11:17AM PDT on Sep 30, 2010

I use Duraflame and also Green Dragon logs (made from rapeseed or hemp waste). Duraflame cost about £3 ($4.50) a log which is very expensive. I managed to find 25 of them in a small shop at £1.00 each but I added carbon footprint because I had to drive 30 miles to go and get them. It's still better than coal!

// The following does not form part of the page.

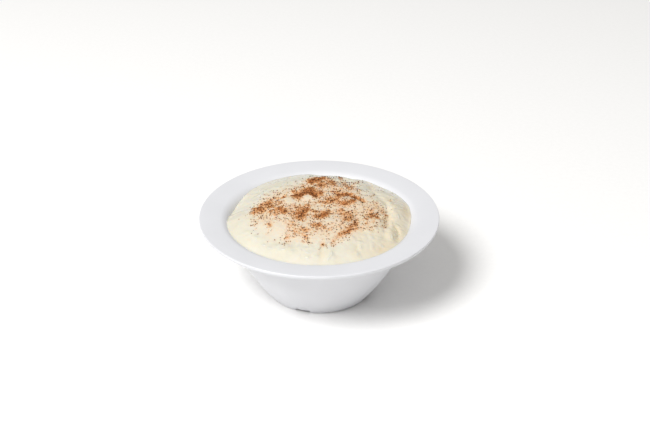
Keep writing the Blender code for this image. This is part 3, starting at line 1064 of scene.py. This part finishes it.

12:07PM PDT on Aug 5, 2010

Good to know!

2:54PM PDT on Apr 29, 2010

all my friends thought i was weird for not getting "real" fire wood but now whos talking lol XD

1:15PM PDT on Apr 18, 2010

Thanks for the post.

5:25PM PDT on Apr 10, 2010

Nice idea but when I did have a fireplace it was my ONLY heat. I use to gather wood, burn everything burnable to recycle nad keep warm. I don't ave one now and anyway my partner is on oxygen so don't even use candles though love them.

5:31PM PDT on Apr 2, 2010

I have three fireplaces in my home, one in the Library, another one in the master bedroom (both gas) and the last is a log burner one in the living area. I don't use the one in the master or living areas. So the only one that I use is in the library, where I spend much of my time. I am impressed, with this article and perhaps might star using the living area which will the either of the products mentioned in this article.